Nachdem Michelle bei einem gescheiterten Ausbruchsversuch Schreckliches gesehen hat, gibt sie auf und erkennt es als gegeben an, dass diese beiden Männer wohl die letzten Menschen sind, die sie je zu Gesicht bekommen wird. Aber irgendetwas stimmt mit Howard einfach nicht. Er ist ein Kontrollfreak der unangenehmen Sorte, besonders immer dann, wenn es um die Dynamiken zwischen Michelle und Emmett geht. Selbst wenn Howards Frauenhass offen zu Tage tritt (in einer der stärksten Szenen des Films), werden wir Zuschauer noch immer rätseln, was denn nun seine tatsächlichen Motive sind.

...and I feel fine.“

Diese unangenehme Ungewissheit findet sich definitiv im Drehbuch wieder und auch Trachtenberg muss ein Anteil daran zugeschrieben werden, aber es ist John Goodman, dessen Darstellung von Howard einem Gänsehaut verpasst, der die Hauptlast stemmt. Er zeichnet mit extrem viel Gefühl einen Mann am Rande des Wahnsinns nach, für den Kontrolle der letzte Rettungsanker ist, bevor es komplett in den Abgrund geht. Er ist keiner dieser offensichtlich Verrückten, keiner der von Manie behafteten, die schon viele andere Schauspieler in unzähligen anderen Filmen spielten. Er ist jemand, der mit voller Aufrichtigkeit sich für den Retter hält. Sein innerer Kontrollfreak erhebt sich dazu zu neuer Größe und wächst sich zu einem Gotteskomplex aus. Goodman geht aber weiter. Dank ihm treten hin und wieder Facetten eines Mannes zu Tage, der einmal freundlich und nett gewesen sein muss — zumindest auf eine Art, die suggeriert, dass er auch zu besseren Zeiten für Freundlichkeit Gegenleistungen erwartet hat. Howard erinnert Michelle und Emmett so oft daran, dass er es war, der sie rettete, dass man sich finstere Vorstellungen davon macht, was er wohl dafür haben wollen wird.

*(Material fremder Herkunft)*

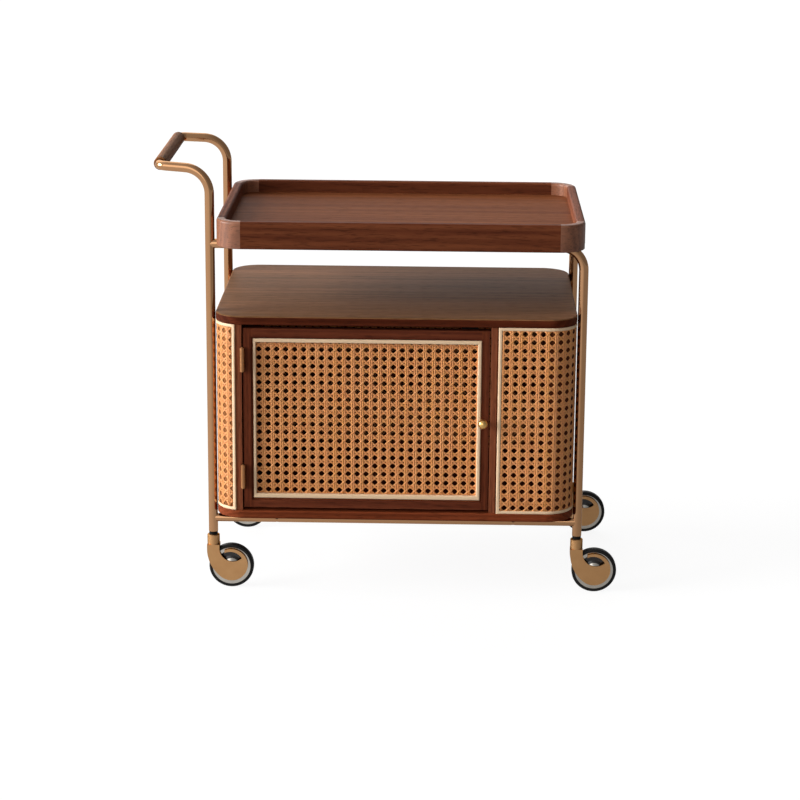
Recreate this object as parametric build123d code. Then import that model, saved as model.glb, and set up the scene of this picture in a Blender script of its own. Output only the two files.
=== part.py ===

Auf schauspielerischer Ebene ist es die unterschätzte Winstead, die sich in „10 Cloverfield Lane“ mit Goodman auf Augenhöhe bewegt. Ihre Leistung ist ähnlich ausgezeichnet wie schon in „Smashed“ und in „Faults“. Leider wird ihr allzu oft nur ein Bruchteil der Aufmerksamkeit zu Teil, die sie verdient. Ohne sie würde „10 Cloverfield Lane“ nicht funktionieren. Michelles gegensätzliche Gefühle werden dank ihrer Leistung transportiert. Der Zuschauer weiß nur, was sie weiß. Sie ist der Bezugspunkt und durch sie findet die Immersion statt.

Fazit

Schlussendlich sind es dann aber doch die letzten 30 Minuten von „10 Cloverfield Lane“, die alle Gespräche über den Film dominieren werden. Ohne irgendwelche Details zu verraten: Es ist eine Verkettung von Ereignissen, in denen Michelle an jeder Ecke eine neue Herausforderung findet. Das Finale ist dabei leider nicht mehr so sattelfest in der Narrative wie der Rest von „10 Cloverfield Lane“ und die Nachrüstung eines klassischen Thrillers in die außerirdische Welt von „Cloverfield“ tritt deutlich zu Tage. Aber es sind Winstead, Goodman und Trachtenberg, die alles mit purem Selbstbewusstsein im Fluss halten. Wie der Anfang ist auch das Ende fast frei von Dialog. Es gibt keinen Unsinn wie Protagonisten, die plötzlich in Selbstgespräche verfallen, nur damit wir den Film verstehen. Wo schwächere Filme uns im Kino an der Hand nehmen und über jede Achterbahn geleiten, lässt „10 Cloverfield Lane“ uns beide Arme in die Luft heben und schreien.